■ Task requirements ■
Copy each line of the data below with the word "Metres".

■ Supplied data ■

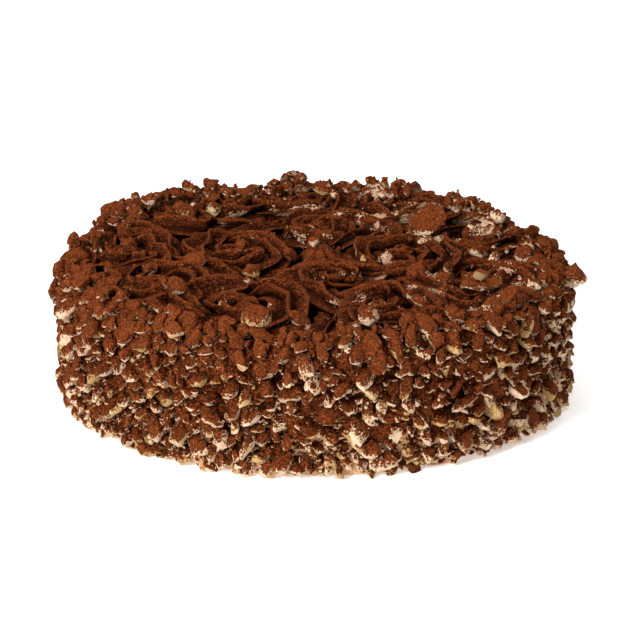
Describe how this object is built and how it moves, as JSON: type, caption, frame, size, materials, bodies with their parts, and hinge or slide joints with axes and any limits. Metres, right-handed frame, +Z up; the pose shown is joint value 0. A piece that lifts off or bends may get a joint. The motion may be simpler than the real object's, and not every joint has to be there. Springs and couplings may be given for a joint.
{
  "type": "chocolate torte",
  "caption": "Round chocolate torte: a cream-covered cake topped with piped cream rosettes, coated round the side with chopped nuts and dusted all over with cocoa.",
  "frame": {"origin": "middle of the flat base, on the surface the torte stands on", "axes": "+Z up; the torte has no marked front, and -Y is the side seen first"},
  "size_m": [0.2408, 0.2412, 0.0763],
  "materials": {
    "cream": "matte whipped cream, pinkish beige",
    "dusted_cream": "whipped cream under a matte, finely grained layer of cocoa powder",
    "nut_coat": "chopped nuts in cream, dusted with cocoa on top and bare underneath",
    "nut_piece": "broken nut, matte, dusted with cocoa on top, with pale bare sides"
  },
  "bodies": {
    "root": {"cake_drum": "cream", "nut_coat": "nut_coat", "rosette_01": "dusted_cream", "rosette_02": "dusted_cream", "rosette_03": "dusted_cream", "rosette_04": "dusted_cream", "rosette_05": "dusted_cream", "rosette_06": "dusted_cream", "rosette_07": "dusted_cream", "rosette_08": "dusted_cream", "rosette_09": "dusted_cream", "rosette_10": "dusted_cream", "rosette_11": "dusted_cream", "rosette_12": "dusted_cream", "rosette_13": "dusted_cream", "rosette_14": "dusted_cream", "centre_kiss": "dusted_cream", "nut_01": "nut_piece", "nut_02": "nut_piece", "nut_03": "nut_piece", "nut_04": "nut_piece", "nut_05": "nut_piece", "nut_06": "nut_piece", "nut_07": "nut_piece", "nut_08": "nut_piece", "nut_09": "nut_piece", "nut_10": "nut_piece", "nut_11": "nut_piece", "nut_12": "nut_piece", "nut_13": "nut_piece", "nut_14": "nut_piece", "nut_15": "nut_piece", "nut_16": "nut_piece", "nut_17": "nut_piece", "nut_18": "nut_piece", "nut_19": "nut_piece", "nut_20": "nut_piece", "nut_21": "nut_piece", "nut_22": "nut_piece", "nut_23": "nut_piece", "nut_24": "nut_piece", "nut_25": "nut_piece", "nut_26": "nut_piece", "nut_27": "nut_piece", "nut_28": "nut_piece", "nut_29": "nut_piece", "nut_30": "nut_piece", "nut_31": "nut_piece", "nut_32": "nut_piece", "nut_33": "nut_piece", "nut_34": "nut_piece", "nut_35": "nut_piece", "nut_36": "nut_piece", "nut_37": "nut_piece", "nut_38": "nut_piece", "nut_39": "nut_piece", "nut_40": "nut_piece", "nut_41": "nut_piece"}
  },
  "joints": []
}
---
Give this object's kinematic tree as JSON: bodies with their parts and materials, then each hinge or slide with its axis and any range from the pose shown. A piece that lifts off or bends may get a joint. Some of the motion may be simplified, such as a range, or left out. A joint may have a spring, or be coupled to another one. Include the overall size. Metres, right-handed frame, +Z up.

■ Result for this task ■
Describe how this object is built and how it moves, as JSON: type, caption, frame, size, materials, bodies with their parts, and hinge or slide joints with axes and any limits. Metres, right-handed frame, +Z up; the pose shown is joint value 0. A piece that lifts off or bends may get a joint. The motion may be simpler than the real object's, and not every joint has to be there. Springs and couplings may be given for a joint.
Give this object's kinematic tree as JSON: bodies with their parts and materials, then each hinge or slide with its axis and any range from the pose shown. A piece that lifts off or bends may get a joint. Some of the motion may be simplified, such as a range, or left out. A joint may have a spring, or be coupled to another one. Include the overall size. Metres, right-handed frame, +Z up.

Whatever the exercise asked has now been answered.